• What needs to be done: Each line below is to be written out in full, exactly as shown.

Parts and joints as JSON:
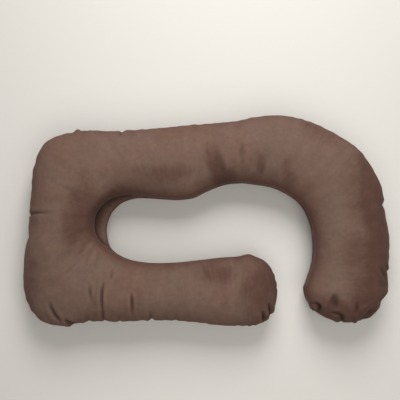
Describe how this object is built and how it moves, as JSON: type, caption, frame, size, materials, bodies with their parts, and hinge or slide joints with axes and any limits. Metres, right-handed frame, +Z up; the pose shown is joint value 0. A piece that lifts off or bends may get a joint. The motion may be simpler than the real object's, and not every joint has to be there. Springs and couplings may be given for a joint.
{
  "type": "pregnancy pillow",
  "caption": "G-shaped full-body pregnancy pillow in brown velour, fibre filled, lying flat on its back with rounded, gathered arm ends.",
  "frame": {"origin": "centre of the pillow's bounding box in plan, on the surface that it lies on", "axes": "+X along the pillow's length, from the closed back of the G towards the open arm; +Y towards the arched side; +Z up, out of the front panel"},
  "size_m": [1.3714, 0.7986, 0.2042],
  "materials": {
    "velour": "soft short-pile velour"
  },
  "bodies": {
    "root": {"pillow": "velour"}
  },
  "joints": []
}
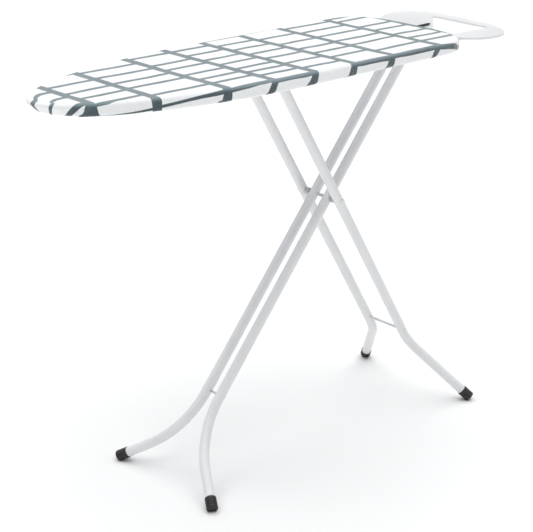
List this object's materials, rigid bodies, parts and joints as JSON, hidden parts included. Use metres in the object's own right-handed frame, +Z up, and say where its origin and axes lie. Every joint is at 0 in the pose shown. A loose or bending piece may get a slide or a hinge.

• Problem solution:
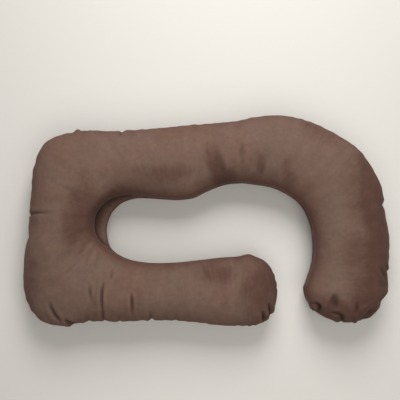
Describe how this object is built and how it moves, as JSON: type, caption, frame, size, materials, bodies with their parts, and hinge or slide joints with axes and any limits. Metres, right-handed frame, +Z up; the pose shown is joint value 0. A piece that lifts off or bends may get a joint. The motion may be simpler than the real object's, and not every joint has to be there. Springs and couplings may be given for a joint.
{
  "type": "pregnancy pillow",
  "caption": "G-shaped full-body pregnancy pillow in brown velour, fibre filled, lying flat on its back with rounded, gathered arm ends.",
  "frame": {"origin": "centre of the pillow's bounding box in plan, on the surface that it lies on", "axes": "+X along the pillow's length, from the closed back of the G towards the open arm; +Y towards the arched side; +Z up, out of the front panel"},
  "size_m": [1.3714, 0.7986, 0.2042],
  "materials": {
    "velour": "soft short-pile velour"
  },
  "bodies": {
    "root": {"pillow": "velour"}
  },
  "joints": []
}
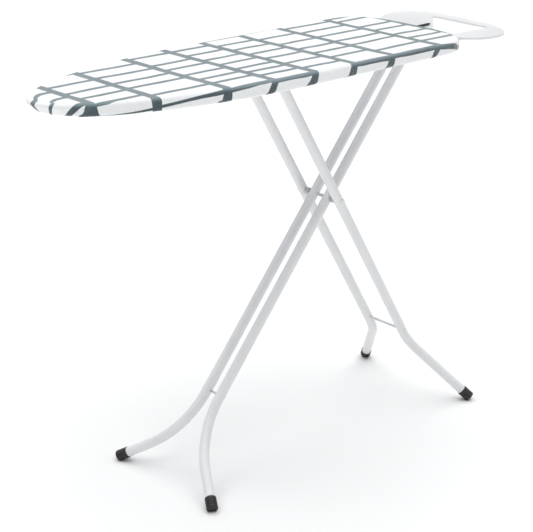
List this object's materials, rigid bodies, parts and joints as JSON, hidden parts included. Use metres in the object's own right-handed frame, +Z up, and say where its origin and axes lie. Every joint is at 0 in the pose shown. A loose or bending piece may get a slide or a hinge.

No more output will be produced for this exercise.